» Goal: Transcribe word for word only the span whose first line is the one with "the bud. */" and whose last line is the one with "points = [vertex.co"; both of those lines belong to it.

» Recorded data:
□ □ □
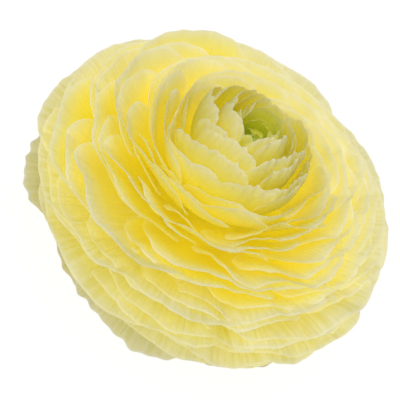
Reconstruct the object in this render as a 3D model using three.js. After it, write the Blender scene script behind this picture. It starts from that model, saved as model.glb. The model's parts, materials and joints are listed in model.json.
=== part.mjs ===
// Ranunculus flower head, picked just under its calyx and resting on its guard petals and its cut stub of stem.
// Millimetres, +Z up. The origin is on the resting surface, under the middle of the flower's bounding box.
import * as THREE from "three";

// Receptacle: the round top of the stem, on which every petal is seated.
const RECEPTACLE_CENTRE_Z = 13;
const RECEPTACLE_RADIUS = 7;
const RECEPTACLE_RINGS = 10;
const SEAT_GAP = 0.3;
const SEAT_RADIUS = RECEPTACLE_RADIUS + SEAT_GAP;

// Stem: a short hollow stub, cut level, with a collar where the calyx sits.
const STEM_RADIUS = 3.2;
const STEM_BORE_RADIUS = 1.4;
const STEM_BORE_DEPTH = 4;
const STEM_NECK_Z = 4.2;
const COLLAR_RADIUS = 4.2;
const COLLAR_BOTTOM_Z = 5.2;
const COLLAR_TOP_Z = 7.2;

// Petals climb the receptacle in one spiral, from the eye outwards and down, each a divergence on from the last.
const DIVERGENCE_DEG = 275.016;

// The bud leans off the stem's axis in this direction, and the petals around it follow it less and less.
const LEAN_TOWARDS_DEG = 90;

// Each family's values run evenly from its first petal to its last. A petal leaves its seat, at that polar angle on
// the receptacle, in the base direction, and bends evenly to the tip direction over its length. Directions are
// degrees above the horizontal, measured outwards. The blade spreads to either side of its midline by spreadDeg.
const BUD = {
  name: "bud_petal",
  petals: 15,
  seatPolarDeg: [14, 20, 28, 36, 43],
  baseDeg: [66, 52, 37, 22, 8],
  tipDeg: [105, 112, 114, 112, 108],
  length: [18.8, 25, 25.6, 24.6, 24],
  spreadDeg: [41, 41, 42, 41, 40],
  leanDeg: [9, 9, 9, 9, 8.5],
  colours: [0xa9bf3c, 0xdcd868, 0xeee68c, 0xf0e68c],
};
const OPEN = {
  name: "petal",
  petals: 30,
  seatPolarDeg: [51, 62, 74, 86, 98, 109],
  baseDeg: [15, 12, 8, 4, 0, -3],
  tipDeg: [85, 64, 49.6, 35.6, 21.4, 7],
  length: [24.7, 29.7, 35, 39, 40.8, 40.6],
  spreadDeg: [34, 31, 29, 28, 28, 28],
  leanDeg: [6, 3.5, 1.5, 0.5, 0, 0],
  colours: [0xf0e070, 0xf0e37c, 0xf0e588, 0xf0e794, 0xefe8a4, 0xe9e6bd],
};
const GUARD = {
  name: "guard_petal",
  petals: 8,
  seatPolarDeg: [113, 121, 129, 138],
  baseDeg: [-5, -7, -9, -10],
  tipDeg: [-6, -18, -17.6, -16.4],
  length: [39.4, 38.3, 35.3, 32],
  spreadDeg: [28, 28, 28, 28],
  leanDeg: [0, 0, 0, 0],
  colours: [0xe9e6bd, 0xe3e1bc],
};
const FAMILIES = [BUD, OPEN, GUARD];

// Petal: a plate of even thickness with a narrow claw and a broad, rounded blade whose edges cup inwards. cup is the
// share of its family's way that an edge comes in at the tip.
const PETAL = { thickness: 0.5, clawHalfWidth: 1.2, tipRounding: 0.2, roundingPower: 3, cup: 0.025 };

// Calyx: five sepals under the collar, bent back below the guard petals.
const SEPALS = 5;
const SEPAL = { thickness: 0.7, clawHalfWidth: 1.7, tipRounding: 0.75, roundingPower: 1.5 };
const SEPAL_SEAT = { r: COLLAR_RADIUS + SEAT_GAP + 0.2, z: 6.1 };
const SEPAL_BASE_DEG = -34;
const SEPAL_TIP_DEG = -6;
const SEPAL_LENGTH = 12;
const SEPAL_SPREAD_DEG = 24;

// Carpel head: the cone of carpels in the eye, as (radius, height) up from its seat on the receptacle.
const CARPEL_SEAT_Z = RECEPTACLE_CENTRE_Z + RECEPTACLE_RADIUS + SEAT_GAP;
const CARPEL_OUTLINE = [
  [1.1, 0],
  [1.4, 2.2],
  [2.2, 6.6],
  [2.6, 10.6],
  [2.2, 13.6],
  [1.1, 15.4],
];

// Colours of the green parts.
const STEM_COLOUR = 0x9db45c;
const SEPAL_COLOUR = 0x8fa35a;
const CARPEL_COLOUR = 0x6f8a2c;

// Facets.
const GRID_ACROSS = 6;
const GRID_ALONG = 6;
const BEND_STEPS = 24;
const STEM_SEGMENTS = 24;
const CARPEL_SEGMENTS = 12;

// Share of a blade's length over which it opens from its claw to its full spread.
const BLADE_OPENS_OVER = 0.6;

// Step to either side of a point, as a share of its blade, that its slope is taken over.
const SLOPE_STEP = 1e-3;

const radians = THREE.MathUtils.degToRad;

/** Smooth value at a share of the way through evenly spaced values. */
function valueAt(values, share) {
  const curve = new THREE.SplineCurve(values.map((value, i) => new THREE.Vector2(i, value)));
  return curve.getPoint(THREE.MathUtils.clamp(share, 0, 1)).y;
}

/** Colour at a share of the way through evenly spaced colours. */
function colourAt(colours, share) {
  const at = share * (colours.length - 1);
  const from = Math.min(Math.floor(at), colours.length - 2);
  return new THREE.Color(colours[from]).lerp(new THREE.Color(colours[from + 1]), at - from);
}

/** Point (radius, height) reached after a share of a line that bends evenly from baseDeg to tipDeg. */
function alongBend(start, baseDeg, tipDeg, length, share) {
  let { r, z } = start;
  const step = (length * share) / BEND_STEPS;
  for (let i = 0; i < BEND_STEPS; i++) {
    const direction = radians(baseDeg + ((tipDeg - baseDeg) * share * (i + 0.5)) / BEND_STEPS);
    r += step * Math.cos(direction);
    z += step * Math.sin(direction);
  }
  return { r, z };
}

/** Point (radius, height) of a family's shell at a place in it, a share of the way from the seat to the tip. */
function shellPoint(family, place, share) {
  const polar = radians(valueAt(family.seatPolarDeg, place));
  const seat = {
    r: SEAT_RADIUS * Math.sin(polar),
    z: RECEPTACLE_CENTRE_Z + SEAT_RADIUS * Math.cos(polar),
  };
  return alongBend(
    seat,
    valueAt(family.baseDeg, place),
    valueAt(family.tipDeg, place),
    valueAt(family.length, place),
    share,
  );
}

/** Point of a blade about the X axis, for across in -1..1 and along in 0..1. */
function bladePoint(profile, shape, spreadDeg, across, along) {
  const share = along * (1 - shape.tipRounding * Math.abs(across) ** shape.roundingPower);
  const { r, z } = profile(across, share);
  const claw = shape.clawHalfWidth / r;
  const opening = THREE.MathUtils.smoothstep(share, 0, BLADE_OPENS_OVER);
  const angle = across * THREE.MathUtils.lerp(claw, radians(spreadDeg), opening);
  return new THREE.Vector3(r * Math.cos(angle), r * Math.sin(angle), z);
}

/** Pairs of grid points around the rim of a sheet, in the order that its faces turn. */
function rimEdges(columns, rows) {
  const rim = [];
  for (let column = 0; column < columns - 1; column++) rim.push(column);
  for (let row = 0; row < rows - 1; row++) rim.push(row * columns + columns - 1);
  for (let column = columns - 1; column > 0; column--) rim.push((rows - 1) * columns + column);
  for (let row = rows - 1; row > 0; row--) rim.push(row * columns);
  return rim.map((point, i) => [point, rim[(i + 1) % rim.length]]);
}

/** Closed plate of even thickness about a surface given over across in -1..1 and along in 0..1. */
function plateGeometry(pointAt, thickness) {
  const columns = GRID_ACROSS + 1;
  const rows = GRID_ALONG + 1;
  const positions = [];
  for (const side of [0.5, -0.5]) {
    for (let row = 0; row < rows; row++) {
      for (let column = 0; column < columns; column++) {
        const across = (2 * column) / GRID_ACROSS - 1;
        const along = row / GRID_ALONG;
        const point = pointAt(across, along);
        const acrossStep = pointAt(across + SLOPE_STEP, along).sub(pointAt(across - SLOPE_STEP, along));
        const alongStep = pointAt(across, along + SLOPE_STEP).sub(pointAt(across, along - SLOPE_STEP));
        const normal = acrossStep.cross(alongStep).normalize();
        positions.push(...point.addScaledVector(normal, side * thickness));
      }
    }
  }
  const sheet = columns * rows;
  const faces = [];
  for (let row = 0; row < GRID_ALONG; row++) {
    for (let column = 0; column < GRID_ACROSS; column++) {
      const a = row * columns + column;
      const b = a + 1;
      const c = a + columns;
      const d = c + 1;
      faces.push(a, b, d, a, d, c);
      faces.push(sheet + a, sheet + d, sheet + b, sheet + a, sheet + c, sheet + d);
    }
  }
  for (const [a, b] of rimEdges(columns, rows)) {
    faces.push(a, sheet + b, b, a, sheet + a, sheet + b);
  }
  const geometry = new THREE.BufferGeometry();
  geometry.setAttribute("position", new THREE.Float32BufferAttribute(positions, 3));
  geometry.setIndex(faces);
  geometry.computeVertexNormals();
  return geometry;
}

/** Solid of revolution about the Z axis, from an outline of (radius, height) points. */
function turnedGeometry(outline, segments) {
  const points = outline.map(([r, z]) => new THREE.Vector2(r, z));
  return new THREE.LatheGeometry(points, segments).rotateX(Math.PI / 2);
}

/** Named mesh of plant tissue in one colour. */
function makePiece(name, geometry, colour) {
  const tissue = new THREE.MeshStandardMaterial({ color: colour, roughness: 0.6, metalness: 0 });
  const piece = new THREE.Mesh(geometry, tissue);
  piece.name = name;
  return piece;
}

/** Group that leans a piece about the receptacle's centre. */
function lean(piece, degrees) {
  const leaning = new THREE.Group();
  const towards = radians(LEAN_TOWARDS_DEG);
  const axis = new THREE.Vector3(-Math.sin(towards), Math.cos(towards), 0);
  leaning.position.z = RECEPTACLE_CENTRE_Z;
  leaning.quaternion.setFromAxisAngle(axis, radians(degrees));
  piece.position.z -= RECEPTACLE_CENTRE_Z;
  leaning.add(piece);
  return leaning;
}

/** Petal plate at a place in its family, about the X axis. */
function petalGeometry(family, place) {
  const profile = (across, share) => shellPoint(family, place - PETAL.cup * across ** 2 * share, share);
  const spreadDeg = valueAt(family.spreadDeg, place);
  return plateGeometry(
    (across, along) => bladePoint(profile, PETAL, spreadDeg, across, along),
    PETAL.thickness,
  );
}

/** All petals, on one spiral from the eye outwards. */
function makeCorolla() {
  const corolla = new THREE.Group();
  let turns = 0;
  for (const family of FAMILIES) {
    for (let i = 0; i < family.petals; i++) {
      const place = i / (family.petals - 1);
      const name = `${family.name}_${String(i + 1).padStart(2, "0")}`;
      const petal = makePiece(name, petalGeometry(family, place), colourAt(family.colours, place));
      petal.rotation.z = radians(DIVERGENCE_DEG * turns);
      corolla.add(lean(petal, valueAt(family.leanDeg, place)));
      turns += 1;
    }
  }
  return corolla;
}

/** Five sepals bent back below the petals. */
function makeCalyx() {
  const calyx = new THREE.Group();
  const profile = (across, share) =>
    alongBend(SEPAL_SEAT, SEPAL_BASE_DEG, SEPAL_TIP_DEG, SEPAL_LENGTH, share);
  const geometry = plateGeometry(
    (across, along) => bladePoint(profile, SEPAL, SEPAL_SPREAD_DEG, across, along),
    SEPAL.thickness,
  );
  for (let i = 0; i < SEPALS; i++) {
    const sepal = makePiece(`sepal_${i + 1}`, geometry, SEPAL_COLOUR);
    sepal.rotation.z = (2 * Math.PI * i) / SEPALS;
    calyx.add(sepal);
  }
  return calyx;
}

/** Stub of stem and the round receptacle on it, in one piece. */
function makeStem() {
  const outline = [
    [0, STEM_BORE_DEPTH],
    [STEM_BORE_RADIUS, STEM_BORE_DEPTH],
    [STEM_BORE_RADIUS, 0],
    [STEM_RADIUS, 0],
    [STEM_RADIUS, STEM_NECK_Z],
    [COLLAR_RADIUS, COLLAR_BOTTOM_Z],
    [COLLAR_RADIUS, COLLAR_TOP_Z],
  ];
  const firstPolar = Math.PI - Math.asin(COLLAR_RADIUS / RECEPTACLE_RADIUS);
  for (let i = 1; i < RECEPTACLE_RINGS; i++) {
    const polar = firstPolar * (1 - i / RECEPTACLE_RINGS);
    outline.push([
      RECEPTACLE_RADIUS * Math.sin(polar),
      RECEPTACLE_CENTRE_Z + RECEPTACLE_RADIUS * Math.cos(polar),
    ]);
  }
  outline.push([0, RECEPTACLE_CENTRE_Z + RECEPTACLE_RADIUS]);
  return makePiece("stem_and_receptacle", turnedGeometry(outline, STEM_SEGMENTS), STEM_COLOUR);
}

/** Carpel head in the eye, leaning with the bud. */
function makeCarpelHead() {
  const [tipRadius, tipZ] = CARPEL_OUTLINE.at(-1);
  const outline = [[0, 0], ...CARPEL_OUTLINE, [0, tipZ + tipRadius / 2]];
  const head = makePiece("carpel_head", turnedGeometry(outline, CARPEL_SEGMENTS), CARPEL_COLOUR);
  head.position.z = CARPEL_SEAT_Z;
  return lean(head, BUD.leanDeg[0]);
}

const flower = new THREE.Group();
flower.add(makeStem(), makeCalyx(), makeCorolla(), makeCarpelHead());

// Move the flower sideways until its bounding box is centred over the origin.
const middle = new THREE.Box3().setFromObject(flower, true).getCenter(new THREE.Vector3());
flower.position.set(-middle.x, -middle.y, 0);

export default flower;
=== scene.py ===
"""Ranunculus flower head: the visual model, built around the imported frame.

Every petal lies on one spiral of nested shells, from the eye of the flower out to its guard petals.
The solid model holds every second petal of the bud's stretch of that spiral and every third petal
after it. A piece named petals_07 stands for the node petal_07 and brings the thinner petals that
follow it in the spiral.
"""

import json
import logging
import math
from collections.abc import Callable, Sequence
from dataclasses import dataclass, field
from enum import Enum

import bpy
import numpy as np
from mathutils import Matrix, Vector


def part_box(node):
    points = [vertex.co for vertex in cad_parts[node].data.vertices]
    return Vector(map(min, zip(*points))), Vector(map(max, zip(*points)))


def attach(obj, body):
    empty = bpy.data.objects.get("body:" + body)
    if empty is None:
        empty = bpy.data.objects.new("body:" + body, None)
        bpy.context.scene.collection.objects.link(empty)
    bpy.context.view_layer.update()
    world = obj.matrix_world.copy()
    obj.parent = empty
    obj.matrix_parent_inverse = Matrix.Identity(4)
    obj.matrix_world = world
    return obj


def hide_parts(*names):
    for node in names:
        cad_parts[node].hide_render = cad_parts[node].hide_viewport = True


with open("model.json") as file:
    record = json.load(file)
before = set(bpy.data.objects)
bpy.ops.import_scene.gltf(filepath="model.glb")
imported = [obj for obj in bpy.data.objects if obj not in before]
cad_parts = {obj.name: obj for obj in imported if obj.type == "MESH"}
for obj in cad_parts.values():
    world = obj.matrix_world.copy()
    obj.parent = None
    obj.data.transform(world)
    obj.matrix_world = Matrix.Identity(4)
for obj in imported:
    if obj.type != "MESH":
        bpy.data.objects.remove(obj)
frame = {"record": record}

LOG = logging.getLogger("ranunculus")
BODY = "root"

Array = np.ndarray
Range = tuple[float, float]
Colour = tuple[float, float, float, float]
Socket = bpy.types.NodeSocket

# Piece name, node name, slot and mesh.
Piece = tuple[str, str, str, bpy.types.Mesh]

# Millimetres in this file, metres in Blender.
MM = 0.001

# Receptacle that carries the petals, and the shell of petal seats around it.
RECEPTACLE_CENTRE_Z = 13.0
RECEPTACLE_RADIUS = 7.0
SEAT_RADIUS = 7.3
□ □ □
» Answer below:
/** Carpel head in the eye, leaning with the bud. */
function makeCarpelHead() {
  const [tipRadius, tipZ] = CARPEL_OUTLINE.at(-1);
  const outline = [[0, 0], ...CARPEL_OUTLINE, [0, tipZ + tipRadius / 2]];
  const head = makePiece("carpel_head", turnedGeometry(outline, CARPEL_SEGMENTS), CARPEL_COLOUR);
  head.position.z = CARPEL_SEAT_Z;
  return lean(head, BUD.leanDeg[0]);
}

const flower = new THREE.Group();
flower.add(makeStem(), makeCalyx(), makeCorolla(), makeCarpelHead());

// Move the flower sideways until its bounding box is centred over the origin.
const middle = new THREE.Box3().setFromObject(flower, true).getCenter(new THREE.Vector3());
flower.position.set(-middle.x, -middle.y, 0);

export default flower;
=== scene.py ===
"""Ranunculus flower head: the visual model, built around the imported frame.

Every petal lies on one spiral of nested shells, from the eye of the flower out to its guard petals.
The solid model holds every second petal of the bud's stretch of that spiral and every third petal
after it. A piece named petals_07 stands for the node petal_07 and brings the thinner petals that
follow it in the spiral.
"""

import json
import logging
import math
from collections.abc import Callable, Sequence
from dataclasses import dataclass, field
from enum import Enum

import bpy
import numpy as np
from mathutils import Matrix, Vector


def part_box(node):
    points = [vertex.co for vertex in cad_parts[node].data.vertices]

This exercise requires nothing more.